康德在《判断力批判》中明示:“一切被表象(vorgestellt wird)为经由意志而成为可能(或必然)的东西,就叫作实践上可能(或必然)的。”但“就实践而言,这还没有规定那赋予意志的因果性以规则的概念是自然之概念,或是自由之概念。但辨明后面这点是根本性的。因为如果规定因果性的概念是一个自然概念,那么这些原则就是技术上实践的;但是,如果规定因果性的概念是一个自由概念,那么这些原则就是道德上实践的……前一类原则属于(作为自然学说的)理论哲学,而后一类完全独立地构成第二部分,也就是(作为道德学说的)实践哲学”(KU5:172)。

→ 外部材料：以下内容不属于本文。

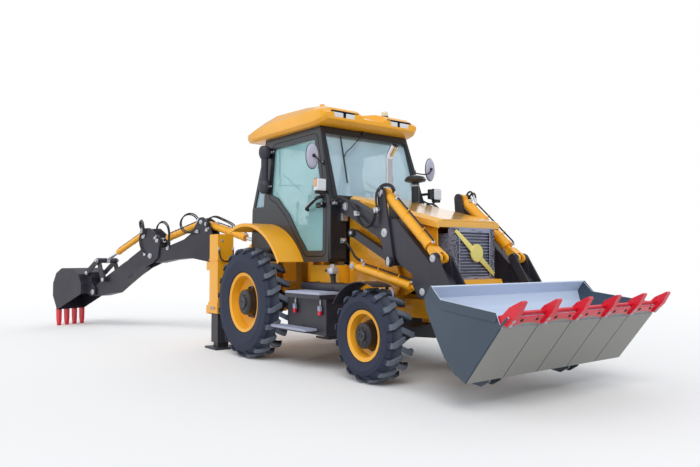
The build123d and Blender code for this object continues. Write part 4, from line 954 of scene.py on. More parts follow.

我要指出,《纯粹理性批判》的任务未进至道德哲学之探究,在这里,关于“超越的自由”之论说也就未进至道德的领域,也就是说未进至实践的领域。我们知道,经实践理性批判的工作,康德就把实践的领域等同于道德的领域,并且等同于自由的领域。但是,我们绝不能因此以为康德在第一批判时期对理性的实践使用并未思考成熟,仅仅停留在技术地实践的自由行为之考虑上,也不能以为康德在这个时期只想到自由与抉意的关联,而未想到自由与意志立法的根本相关。事实上,我们见到,早在《纯粹理性批判》第一版,康德就提到:“纯粹的道德学(Moral)只包含‘自由的意志’(freien Willens)的必然的德性的法则。”(A55/B79)在法规章中,康德不但论及受经验制约的“自由的抉意”,而且提及在道德法则下的“自由的抉意”。他说:
我把与一切德性的法则相符合的世界(就像它按照有理性者的自由而能够是及按照德性法则应当是那样)称之为一个道德的世界。……它是一个实践的理念,它能够并且应当现实地有其影响于感触界,以使感触界尽可能地符合这个理念。因此,一个道德的世界之理念具有客观的实在性……只要有理性者的“自由的抉意”在道德的法则下既与自己本身,也与每一个他人的自由有完全的系统的统一性。(A808/B836)
如果我们的自由的抉意施行的条件是经验的,那么,理性在此就只有轨约的使用,并且只能用于造成经验的法则之统一。例如在教人明智的训导中,把我们的性好(Neigung)向我们提出的一切目的统一在一个唯一的目的亦即幸福中,并使达到幸福的诸手段协调一致,这构成理性的全部事务,理性因此之故只能提供自由的行为的实用的法则。与此相反,纯粹的实践的法则,其目的经由理性完全先验地给予……绝对地命令,它们是纯粹理性的产物。而这类法则就是道德的法则,唯独这些道德法则才属于纯粹理性之实践的使用并允许有一些法规。(A800/B828)
由以上引文可见,在《纯粹理性批判》第一版出版之时,康德就不但考虑到与理性的理论使用相关的受经验条件制约的“自由的抉意”,而且对纯粹理性的实践使用亦思考成熟,不但提及“在道德的法则下的自由的抉意”,而且已经包含“自由的意志”立德性的法则及纯粹理性之实践使用产生道德的法则之义,他已经提及“实用的法则”与“道德的法则”之区分。康德在他的道德哲学中严格区分假言律令与定言律令,技术地实践的与道德地实践的,这在第一批判中其实就有所提示。事实上,在这部第一批判我们已见到实践哲学的主要元素及重要伏线,见到一种从自然论域过转到实践论域的预备。 只不过康德无法把两个不同论域(自然概念之领域与自由概念的领域)的考察工作毕其功于一役,一些不能通贯思考的学者因之产生诸多误解,或者以为康德的道德哲学有违《纯粹理性批判》的批判精神,又或者相反,以为第一批判时期康德的道德哲学是未成熟的,甚至把《纯粹理性批判》中所论宇宙论意义的自由视为多余的只为建筑术上的嗜好而做的附加物。究其实,只要恰当地把握《纯粹理性批判》与《实践理性批判》作为关涉两个异质论域的同一有机整体,康德研究领域许多纠缠不清的纷争就有望得以平息。